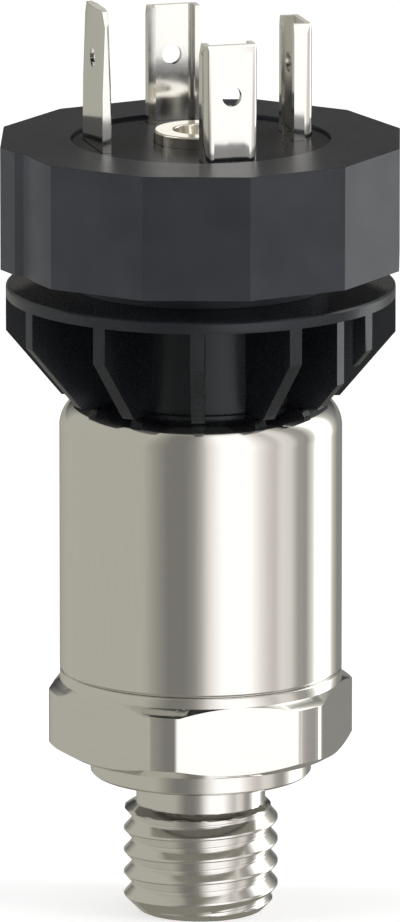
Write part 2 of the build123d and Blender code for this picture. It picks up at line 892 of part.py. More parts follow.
# Lead wires: straight up from the board, then out to the contacts' tails
wire_ends = {
    "lead_wire_1": (-90, contact_circle_r + contact_depth / 2 - contact_t),
    "lead_wire_2": (90, contact_circle_r + contact_depth / 2 - contact_t),
    "lead_wire_3": (0, third_circle_r + contact_depth / 2 - contact_t),
    "lead_wire_earth": (blade_angle, blade_circle_r - blade_half_t),
}
for name, (angle, end_r) in wire_ends.items():
    outward = Vector(cos(radians(angle)), sin(radians(angle)), 0)
    foot = outward * wire_circle_r + Vector(0, 0, board_top)
    corner = outward * wire_circle_r + Vector(0, 0, wire_end_z)
    end = outward * end_r + Vector(0, 0, wire_end_z)
    with BuildPart() as lead_wire:
        with BuildLine():
            FilletPolyline(foot, corner, end, radius=wire_bend_r)
        with BuildSketch(Plane(foot, z_dir=(0, 0, 1))):
            Circle(wire_d / 2)
        sweep()
    lead_wire.part.label = name
    export_step(lead_wire.part, f"parts/{name}.step")
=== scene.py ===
# %% [markdown]
# # A screw-in pressure transmitter
# The real part is a steel stud and hexagon, a drawn steel can, a ribbed black collar and a
# twelve-sided black plug base with four bright contacts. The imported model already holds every
# piece at its real size. This lesson loads it, lights it like a studio product shot, and then
# gives each piece the edges, the thread and the finish that the solids leave plain.

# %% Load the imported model
from math import cos, hypot, pi, radians, sin

import bmesh
import bpy
from mathutils import Matrix, Vector


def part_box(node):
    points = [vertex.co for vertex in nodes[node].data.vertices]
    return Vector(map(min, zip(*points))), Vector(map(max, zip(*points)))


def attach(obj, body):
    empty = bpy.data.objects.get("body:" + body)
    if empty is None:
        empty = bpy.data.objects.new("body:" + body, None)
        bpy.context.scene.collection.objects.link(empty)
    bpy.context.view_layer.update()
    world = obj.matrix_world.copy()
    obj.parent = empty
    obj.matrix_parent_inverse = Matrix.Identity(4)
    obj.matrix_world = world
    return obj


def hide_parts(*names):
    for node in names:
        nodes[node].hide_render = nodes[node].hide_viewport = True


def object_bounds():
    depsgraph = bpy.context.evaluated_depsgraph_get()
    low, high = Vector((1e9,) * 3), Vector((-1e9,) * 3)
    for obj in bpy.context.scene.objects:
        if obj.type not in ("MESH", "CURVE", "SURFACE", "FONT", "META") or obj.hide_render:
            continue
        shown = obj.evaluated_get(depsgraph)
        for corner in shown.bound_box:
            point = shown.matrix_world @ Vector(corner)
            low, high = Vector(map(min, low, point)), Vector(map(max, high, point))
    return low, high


MM = 0.001


def in_millimetres(box):
    """A box's two corners, rounded for printing."""
    return [[round(value / MM, 2) for value in corner] for corner in box]


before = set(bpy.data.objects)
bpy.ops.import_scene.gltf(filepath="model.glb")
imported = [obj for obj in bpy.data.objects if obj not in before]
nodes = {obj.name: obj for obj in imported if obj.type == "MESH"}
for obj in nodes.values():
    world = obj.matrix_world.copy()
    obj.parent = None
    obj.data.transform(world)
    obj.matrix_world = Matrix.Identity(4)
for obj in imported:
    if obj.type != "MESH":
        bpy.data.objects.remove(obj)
cad_box = [list(corner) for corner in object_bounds()]
print("pieces in the packed model:", len(nodes))
print("box in mm:", in_millimetres(cad_box))

# %% [markdown]
# The camera comes first, because every comparison depends on it. The photograph looks slightly
# down from far away, so a long lens stands more than a metre off. The place of the camera is
# worked out from two angles and a distance, which is easier to adjust than three coordinates.

# %% Place the camera
def from_angles(azimuth, elevation):
    """The direction towards a point so far round from the front and so far up."""
    return Vector((
        cos(elevation) * sin(azimuth),
        -cos(elevation) * cos(azimuth),
        sin(elevation),
    ))


camera_azimuth = radians(-15.3)
camera_elevation = radians(12.714)
camera_distance = 1.165
camera_target = Vector((0, 0, 0.027))
camera_lens = 536.2
camera_shift_x = -0.0008
camera_shift_y = -0.0004
towards_camera = from_angles(camera_azimuth, camera_elevation)
camera_data = bpy.data.cameras.new("camera")
camera_data.lens = camera_lens
camera_data.shift_x = camera_shift_x
camera_data.shift_y = camera_shift_y
camera = bpy.data.objects.new("camera", camera_data)
camera.location = camera_target + towards_camera * camera_distance
camera.rotation_euler = towards_camera.to_track_quat("Z", "Y").to_euler()
bpy.context.scene.collection.objects.link(camera)
bpy.context.scene.camera = camera
bpy.context.scene.view_settings.view_transform = "Standard"
print("camera at", [round(value, 3) for value in camera.location])

# %% [markdown]
# Every finish is a small network of nodes, so a few helpers keep each one short. A finish starts
# from the Principled shader, and its fine detail comes from noise on the piece's own Object
# coordinates, which stay put when the piece is seen from another side.

# %% Helpers for finishes
def new_material(name):
    """A material, its node tree and its Principled shader."""
    material = bpy.data.materials.new(name)
    material.use_nodes = True
    tree = material.node_tree
    return material, tree, tree.nodes["Principled BSDF"]


def add_node(tree, kind, **inputs):
    """A node with some of its inputs set by name, with spaces written as underscores."""
    node = tree.nodes.new(kind)
    for name, value in inputs.items():
        node.inputs[name.replace("_", " ")].default_value = value
    return node


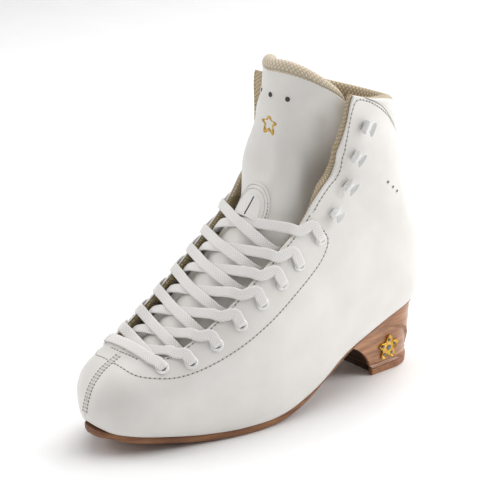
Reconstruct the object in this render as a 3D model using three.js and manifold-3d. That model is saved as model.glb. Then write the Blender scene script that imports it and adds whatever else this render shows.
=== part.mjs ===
// A left white leather figure-skating boot without its blade, in millimetres.
// +X is the outer (lateral) side, -Y the toe, +Z up, and the origin is the
// middle of the heel's bottom face, where the rear plate of a blade bolts on.
import * as THREE from 'three';
import Module from 'manifold-3d';

const wasm = await Module();
wasm.setup();

// ---------------------------------------------------------------- sizes

// The upper is lofted through stations from the toe tip to the cuff. Each has
// the point on its front or top line and on its sole or back line (y, z), its
// half width, half the width of its sole, its sideways shift, and how high
// its widest level lies, as a share of the way up.
const stations = [
  { top: [-245, 27], foot: [-245, 27], half: 0, sole: 0, shift: -2.5, belly: 0.45 },
  { top: [-240, 43], foot: [-236, 17], half: 17, sole: 11, shift: -4, belly: 0.45 },
  { top: [-230, 53], foot: [-224, 13.5], half: 29, sole: 22, shift: -5, belly: 0.45 },
  { top: [-216, 60], foot: [-206, 10.5], half: 37, sole: 30, shift: -5, belly: 0.44 },
  { top: [-196, 72], foot: [-179, 6.5], half: 42.5, sole: 37, shift: -4, belly: 0.43 },
  { top: [-172, 92], foot: [-150, 5], half: 46, sole: 41, shift: -1, belly: 0.43 },
  { top: [-149, 115.5], foot: [-121, 6.5], half: 47.5, sole: 41, shift: 1.5, belly: 0.43 },
  { top: [-130, 137.5], foot: [-90, 16], half: 47, sole: 38.5, shift: 2, belly: 0.43 },
  { top: [-115, 157], foot: [-60, 31], half: 46, sole: 35.5, shift: 1, belly: 0.44 },
  { top: [-110, 174], foot: [-25, 43], half: 46, sole: 34, shift: 0, belly: 0.45 },
  { top: [-108, 186], foot: [8, 51], half: 46, sole: 29, shift: -1, belly: 0.46 },
  { top: [-108, 192], foot: [22, 58.5], half: 45.5, sole: 14, shift: -1, belly: 0.46 },
  { top: [-108.5, 196], foot: [27, 85], half: 46, sole: 0, shift: -1, belly: 0.47 },
  { top: [-109, 204.5], foot: [14, 128], half: 46.5, sole: 0, shift: -1, belly: 0.5 },
  { top: [-109.5, 213.5], foot: [1.5, 169], half: 47.5, sole: 0, shift: -1.5, belly: 0.52 },
  { top: [-112, 224.5], foot: [-2, 192], half: 48, sole: 0, shift: -1.5, belly: 0.54 },
];
const lastStation = stations.length - 1;
const roundness = 2 / 2.15;      // exponent of the section's superellipse

const gap = 0.3;                 // between touching pieces
const leather = 3.2;             // upper leather
const liningThick = 1.5;
const liningTop = leather + gap;
const liningBack = liningTop + liningThick;
const lastingMargin = 14;        // leather turned in under the foot

// Half opening of the throat, as the section's angle at each station number.
const throatLine = [
  [3.25, 0], [3.33, 0.26], [3.45, 0.45], [3.65, 0.6], [3.9, 0.68], [5, 0.74],
  [6, 0.765], [7, 0.83], [8, 0.905], [10.4, 0.92], [12, 1.03], [13.1, 1.14],
  [14.7, 1.41], [15, 1.47],
];
const throatStart = throatLine[0][0];
// Lower edge of the soft collar at the back of the cuff: angle, station.
const collarLine = [[1.62, 15], [1.9, 14.8], [2.2, 14.3], [2.6, 14.12], [Math.PI, 14.1]];
const collarStart = 1.72;
const collarSwell = 1.2;
const collarThick = 9;

const eyeletCount = 8;
const eyeletFirst = 3.51;
const eyeletPitch = 0.648;       // in stations
const eyeletLast = 8.34;
const eyeletInset = 0.262;       // angle behind the throat edge
const eyelet = { bore: 2.3, barrel: 2.9, flange: 4.4, flangeThick: 0.6 };
const hookSeats = [[1.18, 9.26], [1.18, 11.18], [1.32, 12.74], [1.55, 13.85]];
const hook = { reach: 8, width: 7, plate: 1.0, mouth: 3.2 };

// The tongue's front face lies inside the upper by these depths.
const tongueDepth = [[2.9, 5.6], [3.3, 8], [3.7, 10], [6, 10.2], [7, 11], [8, 11], [9, 10],
  [12, 10], [13, 11], [14, 12.5], [15, 15]];
const tongueSideDepth = [[2.9, 5.6], [3.3, 8], [3.7, 10], [7, 10], [8, 12], [9, 14], [10, 14.5],
  [11, 13.5], [12, 12], [13, 10.5], [14, 9.5], [15, 9]];
const tongueEdge = [[2.9, 0.5], [4, 0.9], [6, 1.0], [8, 1.08], [9, 1.2], [10, 1.3], [12, 1.35],
  [15, 1.38]];
const tongueFirst = 2.9;
const tongueLast = 14.55;
const tongueFace = 1.6;
const tongueFoam = 5.5;
const tongueBack = 1.0;
const hingeHeight = 131;         // where the tongue folds forward
const hingeGap = 0.5;
const rollRadius = 5.4;

const outsoleFront = -240.5;
const heelBack = 24.5;
const heelFront = -23.5;
const heelHalf = 26;
const heelFlare = 5;             // how much wider each side is at 60 mm up
const heelLift = 5;
const outsoleThick = 4.3;
const waistThick = 2.2;
const boardThick = 2.2;
const footbedThick = 4;

const laceDiameter = 2.6;
const laceOver = 2.5;            // centre of a strand above the leather
const laceUnder = laceDiameter / 2 + liningBack + 1.4;

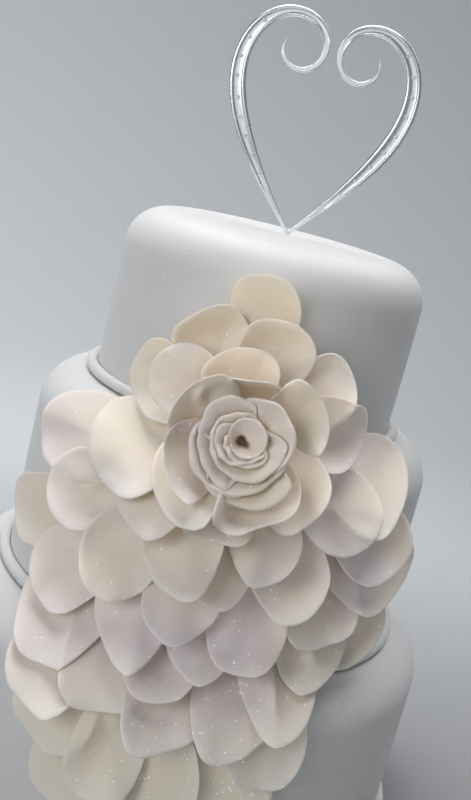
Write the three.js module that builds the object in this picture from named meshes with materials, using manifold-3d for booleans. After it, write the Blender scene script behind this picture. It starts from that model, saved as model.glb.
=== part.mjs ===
// A three-tier wedding cake in white fondant, with a large sugar rose on its front whose petals spread over
// the tiers, a rolled rope round the foot of each tier, and a silver scroll heart standing on top.
// Millimetres, +Z up. The cake's front faces -Y, and the origin is the centre of the bottom tier's foot.
import * as THREE from "three";
import { mergeVertices } from "three/addons/utils/BufferGeometryUtils.js";
import Module from "manifold-3d";

const wasm = await Module();
wasm.setup();

const DEG = Math.PI / 180;

// Cake tiers, from the bottom up: ten, eight and six inch rounds with their icing
const TIERS = [
  { name: "tier_bottom", radius: 131, height: 106 },
  { name: "tier_middle", radius: 106, height: 106 },
  { name: "tier_top", radius: 80, height: 90 },
];
const TIER_EDGE_RADIUS = 20.5;
const TIER_FOOT_CHAMFER = 1;
const ROPE_THICKNESS = 6;
const TURN_STEPS = 44;
const EDGE_STEPS = 4;
const ROPE_STEPS = 6;
const CLEARANCE = 0.3;

// The rose's centre, seen from the front: across and up
const ROSE = { x: 4, z: 225 };

// The ground that the petals lie on follows the tiers, eases over each ledge, and swells under the rose
const LEDGE_EASE = { below: 17, above: 23 };
const MOUND = { depth: 102, lean: 0.25, core: 25, fade: 50 };

// Petals
const PETAL_AROUND = 13;
const PETAL_RINGS = [0.42, 0.78, 1];
const PETAL_THICKNESS = { middle: 1.3, rim: 0.8 };
const PETAL_OUTLINE_POWER = 2.25;
const PETAL_ROOT_TAPER = { share: 0.42, power: 1.5 };
const PETAL_RISE_POWER = 1.25;
const PETAL_AIR = 0.45;
const MAP_CELL = 0.5;
const DRAPE = { clearShare: 0.5, passes: 6, sweeps: 3 };

// Layers of petals, from the lowest to the highest. Each petal is [bearing, reach, turn]: the direction of
// its tip from the rose's centre (degrees, 0 to the right and 90 up), the distance of its tip, and how far
// the petal's own line turns away from that direction. stand is the least that a layer stands off the ground,
// and rise how far the tip stands out beyond the root. Off what it lies on, a petal's tip lifts by flare, its
// sides by cup, one side more than the other by twist, and its rim waves by ruffle.
const PETAL_LAYERS = [
  {
    name: "hem", length: 56, width: 42, rise: 3, flare: 3.2, cup: 1, twist: 1.6, ruffle: 0.8,
    petals: [
      [-103.6, 195], [-111, 175, -8], [-76, 183, 10], [-88.5, 185, 6],
      [-98, 178, 6], [-69, 162, 20], [-119, 155, -24],
    ],
  },
  {
    name: "trail", length: 54, width: 41, rise: 3, flare: 3.4, cup: 1, twist: 1.8, ruffle: 0.8,
    petals: [[-103.5, 139, 20], [-90, 142, 10], [-75.5, 143, 14], [-65, 137, 18], [-123.5, 142, -20]],
  },
  {
    name: "skirt", length: 50, width: 40, rise: 3.5, flare: 3.8, cup: 1.3, twist: 1.8, ruffle: 0.8,
    petals: [
      [-51, 134], [-59.5, 128], [-94, 121, 8], [-86, 112, 4],
      [-143, 127, -24], [-127, 126, -6], [-107, 114],
    ],
  },
  {
    name: "fall", length: 50, width: 40, rise: 4.5, flare: 4, cup: 1.6, twist: 2, ruffle: 0.8,
    petals: [
      [-54, 112], [-34, 116, 14], [-31, 104], [-75, 108],
      [-95, 96, 4], [-158, 100], [-142.2, 99], [-120, 98],
    ],
  },
  {
    name: "spread", length: 50, width: 39, rise: 7, flare: 4.5, cup: 2, twist: 2, ruffle: 0.8,
    petals: [[-16, 86], [-86, 76], [-104, 72], [-58, 87], [-29, 79], [-134, 65], [-155, 72]],
  },
  {
    name: "ring", stand: -9, length: 42, width: 37, rise: 10, flare: 5, cup: 3, twist: 2, ruffle: 0.8,
    petals: [[94.3, 65], [127, 54], [168, 58], [34, 52], [7, 56], [80, 49], [157.5, 49], [-64, 65]],
  },
  {
    name: "collar", stand: 0, length: 36, width: 36, rise: 14, flare: 5.5, cup: 3.5, twist: 1.6, ruffle: 0.7,
    petals: [[-91, 46], [-128, 42], [106, 36], [-35.6, 48]],
  },
  {
    name: "cup", stand: 9, length: 27, width: 38, rise: 16, flare: 5, cup: 4, twist: 1.2, ruffle: 0.6,
    petals: [[104, 27], [155, 31], [32, 37], [-146, 32], [-59, 36]],
  },
];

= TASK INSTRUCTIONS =
Check every line of the records above for the string "None" and say how many contain it, giving the number alone.

= ANSWER TO THE TASK =
3